■ Aim:
Please give the data below again in full, exactly as it stands.

---

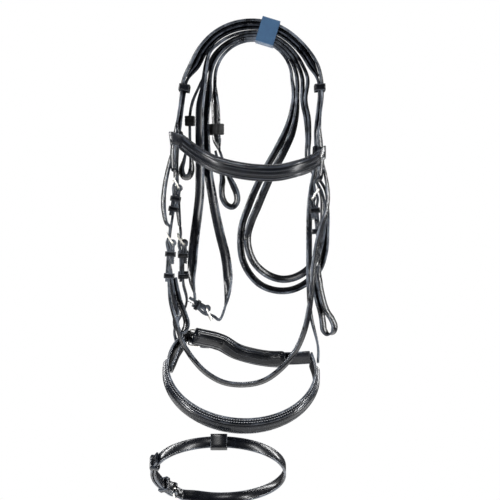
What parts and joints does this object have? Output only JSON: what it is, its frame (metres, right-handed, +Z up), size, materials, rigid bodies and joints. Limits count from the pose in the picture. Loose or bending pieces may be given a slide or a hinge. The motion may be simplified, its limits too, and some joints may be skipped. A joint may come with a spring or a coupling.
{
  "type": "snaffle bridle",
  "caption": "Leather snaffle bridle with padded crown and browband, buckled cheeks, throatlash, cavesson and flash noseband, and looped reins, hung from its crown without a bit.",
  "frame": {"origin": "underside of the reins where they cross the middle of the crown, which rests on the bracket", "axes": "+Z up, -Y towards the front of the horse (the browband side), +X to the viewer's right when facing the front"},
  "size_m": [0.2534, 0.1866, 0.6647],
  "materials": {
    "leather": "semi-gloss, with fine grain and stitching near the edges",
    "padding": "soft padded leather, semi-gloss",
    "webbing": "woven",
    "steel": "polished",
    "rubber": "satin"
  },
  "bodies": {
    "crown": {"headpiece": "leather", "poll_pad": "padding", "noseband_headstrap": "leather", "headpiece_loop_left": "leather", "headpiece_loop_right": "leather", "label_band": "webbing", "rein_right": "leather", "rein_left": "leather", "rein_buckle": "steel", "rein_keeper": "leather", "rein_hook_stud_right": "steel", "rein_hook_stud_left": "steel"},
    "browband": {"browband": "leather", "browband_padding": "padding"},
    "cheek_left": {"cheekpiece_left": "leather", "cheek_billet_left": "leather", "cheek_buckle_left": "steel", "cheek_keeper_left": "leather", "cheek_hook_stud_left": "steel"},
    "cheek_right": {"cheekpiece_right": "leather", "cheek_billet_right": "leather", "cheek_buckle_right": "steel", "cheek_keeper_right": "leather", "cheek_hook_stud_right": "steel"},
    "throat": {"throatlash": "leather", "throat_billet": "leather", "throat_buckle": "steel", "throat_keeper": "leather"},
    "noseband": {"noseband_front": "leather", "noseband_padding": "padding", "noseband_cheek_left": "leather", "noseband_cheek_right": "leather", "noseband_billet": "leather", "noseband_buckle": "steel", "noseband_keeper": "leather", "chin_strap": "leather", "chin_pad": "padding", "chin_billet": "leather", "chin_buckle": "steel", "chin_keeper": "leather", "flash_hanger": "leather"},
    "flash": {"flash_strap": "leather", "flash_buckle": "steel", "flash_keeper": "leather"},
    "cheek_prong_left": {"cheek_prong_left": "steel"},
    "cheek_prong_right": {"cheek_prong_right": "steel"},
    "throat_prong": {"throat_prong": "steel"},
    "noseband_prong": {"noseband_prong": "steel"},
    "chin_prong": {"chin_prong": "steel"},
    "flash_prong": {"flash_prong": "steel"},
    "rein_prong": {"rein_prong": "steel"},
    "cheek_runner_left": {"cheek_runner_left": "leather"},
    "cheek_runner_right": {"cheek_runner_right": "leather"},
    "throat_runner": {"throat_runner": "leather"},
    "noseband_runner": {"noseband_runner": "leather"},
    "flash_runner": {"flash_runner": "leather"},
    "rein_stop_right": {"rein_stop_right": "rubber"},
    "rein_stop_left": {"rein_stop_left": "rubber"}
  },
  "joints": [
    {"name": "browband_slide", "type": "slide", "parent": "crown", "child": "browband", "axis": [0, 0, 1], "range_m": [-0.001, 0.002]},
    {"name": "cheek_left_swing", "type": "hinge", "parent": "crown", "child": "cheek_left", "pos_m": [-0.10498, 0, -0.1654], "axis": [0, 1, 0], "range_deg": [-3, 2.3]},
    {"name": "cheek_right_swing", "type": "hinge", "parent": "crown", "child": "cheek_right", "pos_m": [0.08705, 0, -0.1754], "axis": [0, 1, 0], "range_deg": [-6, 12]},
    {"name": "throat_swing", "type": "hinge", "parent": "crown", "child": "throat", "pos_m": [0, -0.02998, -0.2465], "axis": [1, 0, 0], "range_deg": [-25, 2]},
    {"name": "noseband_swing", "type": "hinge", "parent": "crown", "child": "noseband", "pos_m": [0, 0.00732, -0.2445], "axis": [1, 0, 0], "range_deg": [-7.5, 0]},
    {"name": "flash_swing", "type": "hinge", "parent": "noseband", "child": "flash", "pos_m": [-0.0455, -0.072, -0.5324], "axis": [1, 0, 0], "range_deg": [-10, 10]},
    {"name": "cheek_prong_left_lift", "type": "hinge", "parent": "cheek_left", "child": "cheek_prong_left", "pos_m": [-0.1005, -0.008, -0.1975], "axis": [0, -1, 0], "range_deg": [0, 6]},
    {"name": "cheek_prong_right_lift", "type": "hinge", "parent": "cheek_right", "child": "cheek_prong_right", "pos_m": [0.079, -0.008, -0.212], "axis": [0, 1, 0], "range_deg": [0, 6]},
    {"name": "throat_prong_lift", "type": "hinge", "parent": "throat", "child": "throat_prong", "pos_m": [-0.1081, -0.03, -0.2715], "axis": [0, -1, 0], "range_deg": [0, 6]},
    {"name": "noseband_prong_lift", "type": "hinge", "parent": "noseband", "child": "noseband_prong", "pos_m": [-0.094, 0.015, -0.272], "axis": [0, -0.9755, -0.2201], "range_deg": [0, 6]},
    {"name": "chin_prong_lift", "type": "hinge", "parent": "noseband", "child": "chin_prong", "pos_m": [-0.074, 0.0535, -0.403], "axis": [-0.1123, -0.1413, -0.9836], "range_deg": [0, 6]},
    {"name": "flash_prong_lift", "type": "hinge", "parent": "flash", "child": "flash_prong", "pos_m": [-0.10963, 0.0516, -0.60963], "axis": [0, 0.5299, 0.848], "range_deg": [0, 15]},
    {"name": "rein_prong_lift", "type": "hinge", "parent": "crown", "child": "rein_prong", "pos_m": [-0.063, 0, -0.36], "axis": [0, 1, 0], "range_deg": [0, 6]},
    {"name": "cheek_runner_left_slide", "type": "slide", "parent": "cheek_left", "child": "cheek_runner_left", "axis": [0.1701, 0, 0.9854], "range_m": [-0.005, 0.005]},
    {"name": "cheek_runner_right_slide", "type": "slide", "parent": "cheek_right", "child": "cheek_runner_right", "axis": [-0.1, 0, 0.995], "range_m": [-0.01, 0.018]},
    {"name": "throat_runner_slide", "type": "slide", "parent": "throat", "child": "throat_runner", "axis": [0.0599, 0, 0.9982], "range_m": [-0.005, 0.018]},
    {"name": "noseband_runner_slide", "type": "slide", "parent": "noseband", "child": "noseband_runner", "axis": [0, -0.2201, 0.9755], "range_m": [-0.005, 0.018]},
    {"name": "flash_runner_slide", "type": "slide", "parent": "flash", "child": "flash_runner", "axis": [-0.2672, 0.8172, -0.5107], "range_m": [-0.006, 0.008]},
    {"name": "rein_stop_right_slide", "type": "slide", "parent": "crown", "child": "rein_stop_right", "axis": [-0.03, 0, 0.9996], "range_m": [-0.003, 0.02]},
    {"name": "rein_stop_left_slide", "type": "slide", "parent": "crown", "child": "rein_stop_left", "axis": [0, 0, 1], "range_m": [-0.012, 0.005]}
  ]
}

---

■ Correct output:
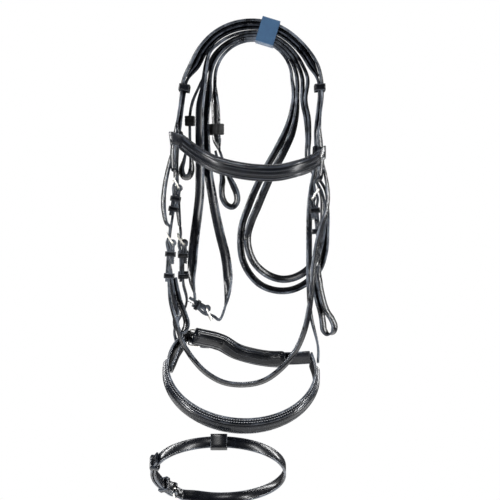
What parts and joints does this object have? Output only JSON: what it is, its frame (metres, right-handed, +Z up), size, materials, rigid bodies and joints. Limits count from the pose in the picture. Loose or bending pieces may be given a slide or a hinge. The motion may be simplified, its limits too, and some joints may be skipped. A joint may come with a spring or a coupling.
{
  "type": "snaffle bridle",
  "caption": "Leather snaffle bridle with padded crown and browband, buckled cheeks, throatlash, cavesson and flash noseband, and looped reins, hung from its crown without a bit.",
  "frame": {"origin": "underside of the reins where they cross the middle of the crown, which rests on the bracket", "axes": "+Z up, -Y towards the front of the horse (the browband side), +X to the viewer's right when facing the front"},
  "size_m": [0.2534, 0.1866, 0.6647],
  "materials": {
    "leather": "semi-gloss, with fine grain and stitching near the edges",
    "padding": "soft padded leather, semi-gloss",
    "webbing": "woven",
    "steel": "polished",
    "rubber": "satin"
  },
  "bodies": {
    "crown": {"headpiece": "leather", "poll_pad": "padding", "noseband_headstrap": "leather", "headpiece_loop_left": "leather", "headpiece_loop_right": "leather", "label_band": "webbing", "rein_right": "leather", "rein_left": "leather", "rein_buckle": "steel", "rein_keeper": "leather", "rein_hook_stud_right": "steel", "rein_hook_stud_left": "steel"},
    "browband": {"browband": "leather", "browband_padding": "padding"},
    "cheek_left": {"cheekpiece_left": "leather", "cheek_billet_left": "leather", "cheek_buckle_left": "steel", "cheek_keeper_left": "leather", "cheek_hook_stud_left": "steel"},
    "cheek_right": {"cheekpiece_right": "leather", "cheek_billet_right": "leather", "cheek_buckle_right": "steel", "cheek_keeper_right": "leather", "cheek_hook_stud_right": "steel"},
    "throat": {"throatlash": "leather", "throat_billet": "leather", "throat_buckle": "steel", "throat_keeper": "leather"},
    "noseband": {"noseband_front": "leather", "noseband_padding": "padding", "noseband_cheek_left": "leather", "noseband_cheek_right": "leather", "noseband_billet": "leather", "noseband_buckle": "steel", "noseband_keeper": "leather", "chin_strap": "leather", "chin_pad": "padding", "chin_billet": "leather", "chin_buckle": "steel", "chin_keeper": "leather", "flash_hanger": "leather"},
    "flash": {"flash_strap": "leather", "flash_buckle": "steel", "flash_keeper": "leather"},
    "cheek_prong_left": {"cheek_prong_left": "steel"},
    "cheek_prong_right": {"cheek_prong_right": "steel"},
    "throat_prong": {"throat_prong": "steel"},
    "noseband_prong": {"noseband_prong": "steel"},
    "chin_prong": {"chin_prong": "steel"},
    "flash_prong": {"flash_prong": "steel"},
    "rein_prong": {"rein_prong": "steel"},
    "cheek_runner_left": {"cheek_runner_left": "leather"},
    "cheek_runner_right": {"cheek_runner_right": "leather"},
    "throat_runner": {"throat_runner": "leather"},
    "noseband_runner": {"noseband_runner": "leather"},
    "flash_runner": {"flash_runner": "leather"},
    "rein_stop_right": {"rein_stop_right": "rubber"},
    "rein_stop_left": {"rein_stop_left": "rubber"}
  },
  "joints": [
    {"name": "browband_slide", "type": "slide", "parent": "crown", "child": "browband", "axis": [0, 0, 1], "range_m": [-0.001, 0.002]},
    {"name": "cheek_left_swing", "type": "hinge", "parent": "crown", "child": "cheek_left", "pos_m": [-0.10498, 0, -0.1654], "axis": [0, 1, 0], "range_deg": [-3, 2.3]},
    {"name": "cheek_right_swing", "type": "hinge", "parent": "crown", "child": "cheek_right", "pos_m": [0.08705, 0, -0.1754], "axis": [0, 1, 0], "range_deg": [-6, 12]},
    {"name": "throat_swing", "type": "hinge", "parent": "crown", "child": "throat", "pos_m": [0, -0.02998, -0.2465], "axis": [1, 0, 0], "range_deg": [-25, 2]},
    {"name": "noseband_swing", "type": "hinge", "parent": "crown", "child": "noseband", "pos_m": [0, 0.00732, -0.2445], "axis": [1, 0, 0], "range_deg": [-7.5, 0]},
    {"name": "flash_swing", "type": "hinge", "parent": "noseband", "child": "flash", "pos_m": [-0.0455, -0.072, -0.5324], "axis": [1, 0, 0], "range_deg": [-10, 10]},
    {"name": "cheek_prong_left_lift", "type": "hinge", "parent": "cheek_left", "child": "cheek_prong_left", "pos_m": [-0.1005, -0.008, -0.1975], "axis": [0, -1, 0], "range_deg": [0, 6]},
    {"name": "cheek_prong_right_lift", "type": "hinge", "parent": "cheek_right", "child": "cheek_prong_right", "pos_m": [0.079, -0.008, -0.212], "axis": [0, 1, 0], "range_deg": [0, 6]},
    {"name": "throat_prong_lift", "type": "hinge", "parent": "throat", "child": "throat_prong", "pos_m": [-0.1081, -0.03, -0.2715], "axis": [0, -1, 0], "range_deg": [0, 6]},
    {"name": "noseband_prong_lift", "type": "hinge", "parent": "noseband", "child": "noseband_prong", "pos_m": [-0.094, 0.015, -0.272], "axis": [0, -0.9755, -0.2201], "range_deg": [0, 6]},
    {"name": "chin_prong_lift", "type": "hinge", "parent": "noseband", "child": "chin_prong", "pos_m": [-0.074, 0.0535, -0.403], "axis": [-0.1123, -0.1413, -0.9836], "range_deg": [0, 6]},
    {"name": "flash_prong_lift", "type": "hinge", "parent": "flash", "child": "flash_prong", "pos_m": [-0.10963, 0.0516, -0.60963], "axis": [0, 0.5299, 0.848], "range_deg": [0, 15]},
    {"name": "rein_prong_lift", "type": "hinge", "parent": "crown", "child": "rein_prong", "pos_m": [-0.063, 0, -0.36], "axis": [0, 1, 0], "range_deg": [0, 6]},
    {"name": "cheek_runner_left_slide", "type": "slide", "parent": "cheek_left", "child": "cheek_runner_left", "axis": [0.1701, 0, 0.9854], "range_m": [-0.005, 0.005]},
    {"name": "cheek_runner_right_slide", "type": "slide", "parent": "cheek_right", "child": "cheek_runner_right", "axis": [-0.1, 0, 0.995], "range_m": [-0.01, 0.018]},
    {"name": "throat_runner_slide", "type": "slide", "parent": "throat", "child": "throat_runner", "axis": [0.0599, 0, 0.9982], "range_m": [-0.005, 0.018]},
    {"name": "noseband_runner_slide", "type": "slide", "parent": "noseband", "child": "noseband_runner", "axis": [0, -0.2201, 0.9755], "range_m": [-0.005, 0.018]},
    {"name": "flash_runner_slide", "type": "slide", "parent": "flash", "child": "flash_runner", "axis": [-0.2672, 0.8172, -0.5107], "range_m": [-0.006, 0.008]},
    {"name": "rein_stop_right_slide", "type": "slide", "parent": "crown", "child": "rein_stop_right", "axis": [-0.03, 0, 0.9996], "range_m": [-0.003, 0.02]},
    {"name": "rein_stop_left_slide", "type": "slide", "parent": "crown", "child": "rein_stop_left", "axis": [0, 0, 1], "range_m": [-0.012, 0.005]}
  ]
}